## Task objective
Would you copy out the whole listing exactly as given?

================================

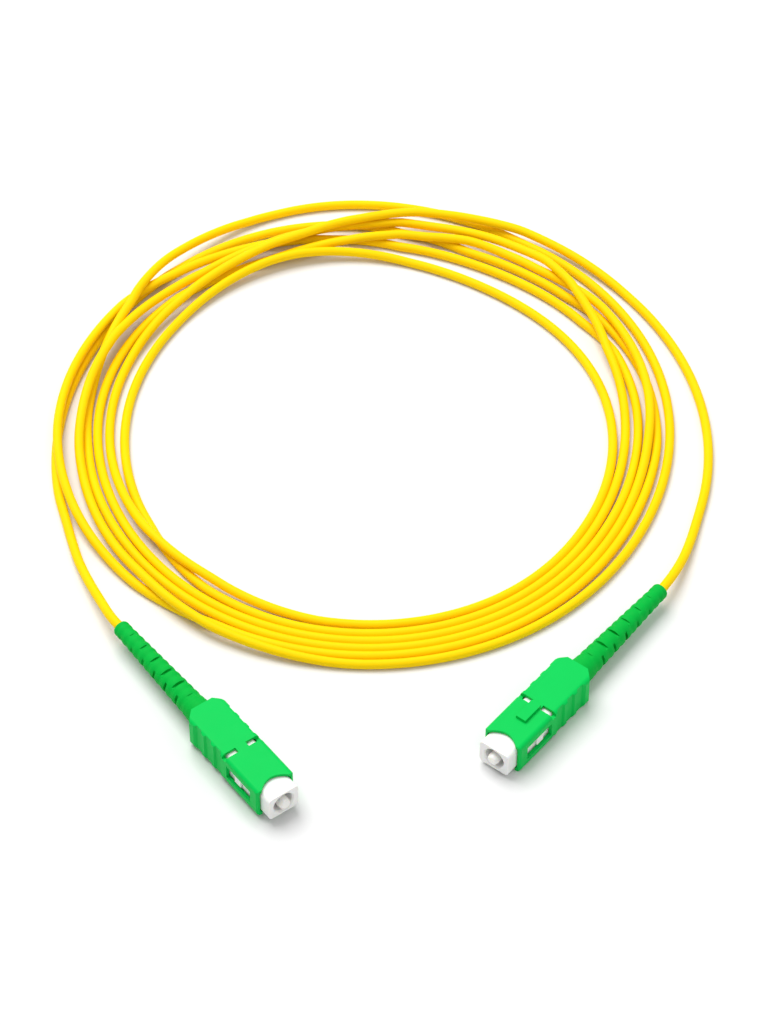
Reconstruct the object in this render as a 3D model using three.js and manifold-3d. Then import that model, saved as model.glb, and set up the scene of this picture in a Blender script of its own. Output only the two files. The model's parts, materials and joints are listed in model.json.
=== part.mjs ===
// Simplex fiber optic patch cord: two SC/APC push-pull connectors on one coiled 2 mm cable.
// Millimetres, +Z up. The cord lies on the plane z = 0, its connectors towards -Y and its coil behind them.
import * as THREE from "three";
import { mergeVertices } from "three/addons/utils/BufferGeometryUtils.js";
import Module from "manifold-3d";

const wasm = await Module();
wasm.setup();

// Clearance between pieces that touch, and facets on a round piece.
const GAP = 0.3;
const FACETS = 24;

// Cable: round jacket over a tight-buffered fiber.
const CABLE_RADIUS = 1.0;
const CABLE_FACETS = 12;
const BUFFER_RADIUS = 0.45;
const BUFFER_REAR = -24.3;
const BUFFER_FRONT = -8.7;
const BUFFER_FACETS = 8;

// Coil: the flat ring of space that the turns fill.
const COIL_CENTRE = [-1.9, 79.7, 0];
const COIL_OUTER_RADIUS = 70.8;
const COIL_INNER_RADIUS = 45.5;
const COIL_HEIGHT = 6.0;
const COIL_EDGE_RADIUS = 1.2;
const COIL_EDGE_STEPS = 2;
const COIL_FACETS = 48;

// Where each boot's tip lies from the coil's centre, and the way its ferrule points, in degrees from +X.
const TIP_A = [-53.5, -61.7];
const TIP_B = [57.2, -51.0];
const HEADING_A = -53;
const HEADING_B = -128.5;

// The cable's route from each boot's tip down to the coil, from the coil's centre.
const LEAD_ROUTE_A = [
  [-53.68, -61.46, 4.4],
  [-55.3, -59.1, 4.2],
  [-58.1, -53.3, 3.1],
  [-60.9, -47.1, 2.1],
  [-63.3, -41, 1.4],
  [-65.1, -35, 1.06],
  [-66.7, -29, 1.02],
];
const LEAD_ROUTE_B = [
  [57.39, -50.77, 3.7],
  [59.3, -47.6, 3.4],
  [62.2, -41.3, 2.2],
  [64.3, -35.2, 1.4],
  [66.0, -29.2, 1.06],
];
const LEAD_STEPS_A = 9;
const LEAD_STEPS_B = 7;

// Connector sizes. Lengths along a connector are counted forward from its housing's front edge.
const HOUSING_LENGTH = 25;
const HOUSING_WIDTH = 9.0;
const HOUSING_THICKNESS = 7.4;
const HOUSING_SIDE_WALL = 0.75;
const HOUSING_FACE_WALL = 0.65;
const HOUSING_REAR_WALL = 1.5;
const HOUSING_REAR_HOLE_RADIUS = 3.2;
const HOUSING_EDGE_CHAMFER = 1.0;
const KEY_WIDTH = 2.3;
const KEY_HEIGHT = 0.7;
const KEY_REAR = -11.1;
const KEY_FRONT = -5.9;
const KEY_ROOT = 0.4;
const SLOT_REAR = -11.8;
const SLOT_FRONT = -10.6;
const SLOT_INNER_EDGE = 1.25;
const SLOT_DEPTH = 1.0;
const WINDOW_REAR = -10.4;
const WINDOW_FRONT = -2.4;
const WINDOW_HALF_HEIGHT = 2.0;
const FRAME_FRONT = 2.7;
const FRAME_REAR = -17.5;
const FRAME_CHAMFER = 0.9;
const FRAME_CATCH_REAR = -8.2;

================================

## Written answer
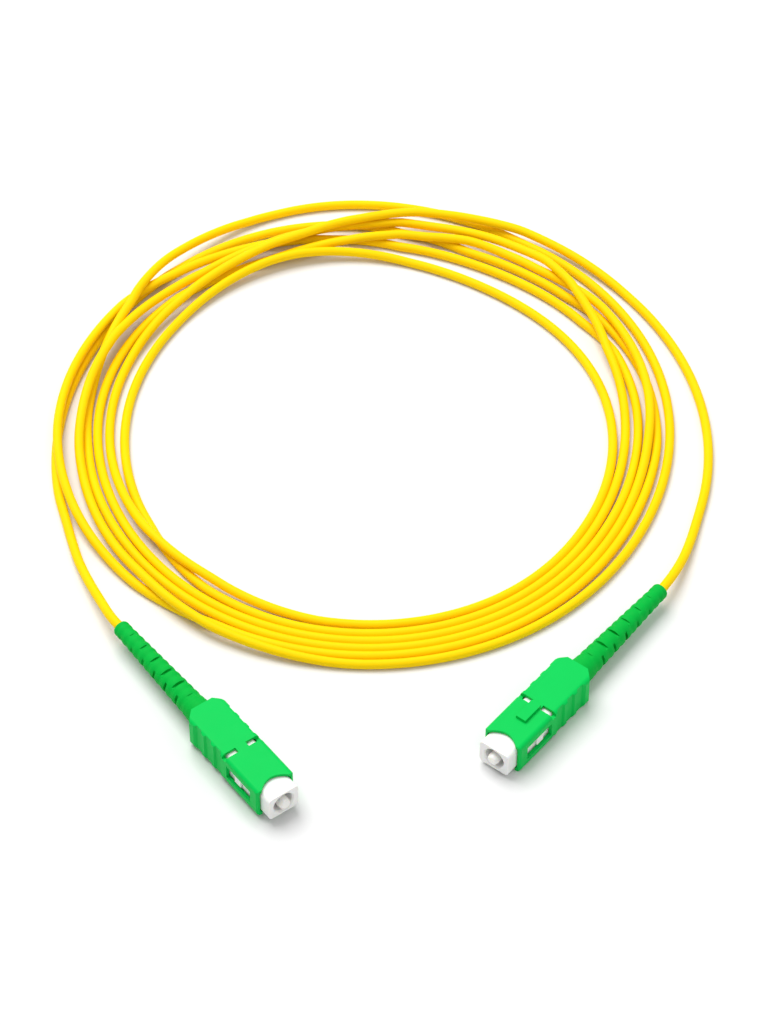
Reconstruct the object in this render as a 3D model using three.js and manifold-3d. Then import that model, saved as model.glb, and set up the scene of this picture in a Blender script of its own. Output only the two files. The model's parts, materials and joints are listed in model.json.
=== part.mjs ===
// Simplex fiber optic patch cord: two SC/APC push-pull connectors on one coiled 2 mm cable.
// Millimetres, +Z up. The cord lies on the plane z = 0, its connectors towards -Y and its coil behind them.
import * as THREE from "three";
import { mergeVertices } from "three/addons/utils/BufferGeometryUtils.js";
import Module from "manifold-3d";

const wasm = await Module();
wasm.setup();

// Clearance between pieces that touch, and facets on a round piece.
const GAP = 0.3;
const FACETS = 24;

// Cable: round jacket over a tight-buffered fiber.
const CABLE_RADIUS = 1.0;
const CABLE_FACETS = 12;
const BUFFER_RADIUS = 0.45;
const BUFFER_REAR = -24.3;
const BUFFER_FRONT = -8.7;
const BUFFER_FACETS = 8;

// Coil: the flat ring of space that the turns fill.
const COIL_CENTRE = [-1.9, 79.7, 0];
const COIL_OUTER_RADIUS = 70.8;
const COIL_INNER_RADIUS = 45.5;
const COIL_HEIGHT = 6.0;
const COIL_EDGE_RADIUS = 1.2;
const COIL_EDGE_STEPS = 2;
const COIL_FACETS = 48;

// Where each boot's tip lies from the coil's centre, and the way its ferrule points, in degrees from +X.
const TIP_A = [-53.5, -61.7];
const TIP_B = [57.2, -51.0];
const HEADING_A = -53;
const HEADING_B = -128.5;

// The cable's route from each boot's tip down to the coil, from the coil's centre.
const LEAD_ROUTE_A = [
  [-53.68, -61.46, 4.4],
  [-55.3, -59.1, 4.2],
  [-58.1, -53.3, 3.1],
  [-60.9, -47.1, 2.1],
  [-63.3, -41, 1.4],
  [-65.1, -35, 1.06],
  [-66.7, -29, 1.02],
];
const LEAD_ROUTE_B = [
  [57.39, -50.77, 3.7],
  [59.3, -47.6, 3.4],
  [62.2, -41.3, 2.2],
  [64.3, -35.2, 1.4],
  [66.0, -29.2, 1.06],
];
const LEAD_STEPS_A = 9;
const LEAD_STEPS_B = 7;

// Connector sizes. Lengths along a connector are counted forward from its housing's front edge.
const HOUSING_LENGTH = 25;
const HOUSING_WIDTH = 9.0;
const HOUSING_THICKNESS = 7.4;
const HOUSING_SIDE_WALL = 0.75;
const HOUSING_FACE_WALL = 0.65;
const HOUSING_REAR_WALL = 1.5;
const HOUSING_REAR_HOLE_RADIUS = 3.2;
const HOUSING_EDGE_CHAMFER = 1.0;
const KEY_WIDTH = 2.3;
const KEY_HEIGHT = 0.7;
const KEY_REAR = -11.1;
const KEY_FRONT = -5.9;
const KEY_ROOT = 0.4;
const SLOT_REAR = -11.8;
const SLOT_FRONT = -10.6;
const SLOT_INNER_EDGE = 1.25;
const SLOT_DEPTH = 1.0;
const WINDOW_REAR = -10.4;
const WINDOW_FRONT = -2.4;
const WINDOW_HALF_HEIGHT = 2.0;
const FRAME_FRONT = 2.7;
const FRAME_REAR = -17.5;
const FRAME_CHAMFER = 0.9;
const FRAME_CATCH_REAR = -8.2;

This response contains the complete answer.